Get Executives into a Room
One strategy that Gudema has used to convince executives to try out new ideas is to put on seminars for staff on an interesting tech topic.
At NTT, he held sessions on search engine marketing, back when SEO was still new, and a presentation on how to build a WordPress website.
They're small things, he says, and may not relate to the innovation that you have in mind, but it helps get executives and other staff to think differently.
“Half of the vice-presidents showed up to learn how to build a site," he says. “They wanted to hear about something new."
If there's one thing corporate leaders don't like it's risk, which is why you should make it clear that you're not trying to launch the next Uber.
The idea of an internal startup is to develop technology or innovations that relate to the company's objectives, says Haney. Most executives won't want you to create something that cannibalizes the current business.
Executives may feel more comfortable if you suggest setting up an innovation council, which is a group of senior managers and possibly executives – people who have a foot in strategy and in operations – that can be the conduit between the startup and the board or the C-suite, he says.

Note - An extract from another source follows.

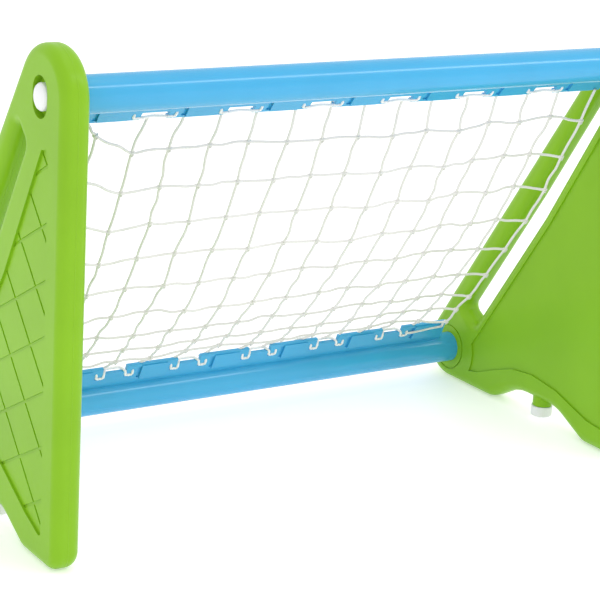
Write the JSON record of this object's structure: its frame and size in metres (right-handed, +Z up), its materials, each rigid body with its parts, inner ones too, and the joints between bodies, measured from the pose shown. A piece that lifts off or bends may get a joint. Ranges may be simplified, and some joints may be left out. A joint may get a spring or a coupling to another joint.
{
  "type": "hockey goal net",
  "caption": "Small play goal: triangular hollow side panels, finned cross bars above and behind, and a knotted net laced between the bars.",
  "frame": {"origin": "on the floor under the middle of the goal's bounding box", "axes": "+X along the bars to the right seen from the front, +Y from the open front to the back, +Z up"},
  "size_m": [0.941, 0.4714, 0.627],
  "materials": {
    "green_plastic": "satin moulded",
    "blue_plastic": "satin moulded",
    "white_plastic": "satin",
    "inner_plastic": "matte",
    "seal_rubber": "matte",
    "net_cord": "twisted cord",
    "lacing_cord": "twisted cord"
  },
  "bodies": {
    "goal_frame": {"left_side_panel": "green_plastic", "right_side_panel": "green_plastic", "top_bar": "blue_plastic", "bottom_bar": "blue_plastic", "top_bar_left_plug": "inner_plastic", "top_bar_right_plug": "inner_plastic", "bottom_bar_left_plug": "inner_plastic", "bottom_bar_right_plug": "inner_plastic", "bar_screws": "white_plastic", "screw_washers": "inner_plastic", "net": "net_cord", "top_lacing_cord": "lacing_cord", "bottom_lacing_cord": "lacing_cord"},
    "left_seal": {"left_filler_seal": "seal_rubber"},
    "left_cap": {"left_filler_cap": "white_plastic"},
    "right_seal": {"right_filler_seal": "seal_rubber"},
    "right_cap": {"right_filler_cap": "white_plastic"}
  },
  "joints": [
    {"name": "left_seal_travel", "type": "slide", "parent": "goal_frame", "child": "left_seal", "axis": [0, 0, -1], "range_m": [0, 0.0036]},
    {"name": "left_cap_turn", "type": "hinge", "parent": "left_seal", "child": "left_cap", "pos_m": [-0.447, -0.0347, 0.0124], "axis": [0, 0, -1], "range_deg": [0, 434]},
    {"name": "right_seal_travel", "type": "slide", "parent": "goal_frame", "child": "right_seal", "axis": [0, 0, -1], "range_m": [0, 0.0036]},
    {"name": "right_cap_turn", "type": "hinge", "parent": "right_seal", "child": "right_cap", "pos_m": [0.447, -0.0347, 0.0124], "axis": [0, 0, -1], "range_deg": [0, 434]}
  ],
  "couplings": [
    {"joint": "left_cap_turn", "follows": "left_seal_travel", "rad_per_m": 2094.4},
    {"joint": "right_cap_turn", "follows": "right_seal_travel", "rad_per_m": 2094.4}
  ]
}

The council members should meet on a monthly basis and they're responsible for three things. The first is supporting the innovation team – council members help manage budgets and allow the team to do what it needs to do away from prying eyes. Council members also oversee the process, to make sure it's transparent and repeatable. Finally, it's the council that brings the company's challenges to the innovation hub to help solve.

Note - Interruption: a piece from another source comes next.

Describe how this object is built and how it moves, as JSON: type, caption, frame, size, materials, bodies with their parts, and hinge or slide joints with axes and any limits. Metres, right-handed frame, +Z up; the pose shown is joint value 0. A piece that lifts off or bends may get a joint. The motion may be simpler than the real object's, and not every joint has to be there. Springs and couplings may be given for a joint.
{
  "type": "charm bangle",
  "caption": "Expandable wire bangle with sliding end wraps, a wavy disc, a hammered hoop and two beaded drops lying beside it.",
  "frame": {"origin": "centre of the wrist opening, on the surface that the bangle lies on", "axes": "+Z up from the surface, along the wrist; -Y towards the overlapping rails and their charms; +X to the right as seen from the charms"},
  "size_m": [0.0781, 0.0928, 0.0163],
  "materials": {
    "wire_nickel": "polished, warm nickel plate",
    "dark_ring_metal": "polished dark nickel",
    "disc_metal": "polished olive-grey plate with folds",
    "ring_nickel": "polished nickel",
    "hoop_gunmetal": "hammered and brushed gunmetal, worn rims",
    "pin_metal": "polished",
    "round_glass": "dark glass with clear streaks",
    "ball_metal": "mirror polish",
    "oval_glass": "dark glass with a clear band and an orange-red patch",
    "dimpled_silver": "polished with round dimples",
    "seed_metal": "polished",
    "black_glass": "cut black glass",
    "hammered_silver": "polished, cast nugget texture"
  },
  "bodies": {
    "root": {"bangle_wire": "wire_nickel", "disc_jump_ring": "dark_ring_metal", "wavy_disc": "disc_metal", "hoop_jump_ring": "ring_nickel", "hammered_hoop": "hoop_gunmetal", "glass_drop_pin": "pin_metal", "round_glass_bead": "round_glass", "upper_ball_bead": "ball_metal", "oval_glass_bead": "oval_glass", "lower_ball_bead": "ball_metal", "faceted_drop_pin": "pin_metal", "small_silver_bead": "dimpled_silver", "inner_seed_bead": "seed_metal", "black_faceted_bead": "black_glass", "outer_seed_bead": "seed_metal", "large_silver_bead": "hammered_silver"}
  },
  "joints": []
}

“It can't just be a cowboy group of people working in the startup," says Haney.
It's likely the corporate world will see these internal hubs pop-up over the next several years, says Schwanenberg. For companies to survive they need to be more innovative and the best way to do that is to create a startup-like team free from corporate red tape.
“Big enterprises need to become leaders and become agile," she says. “Internal startups can help them learn new processes and get their foot into other markets."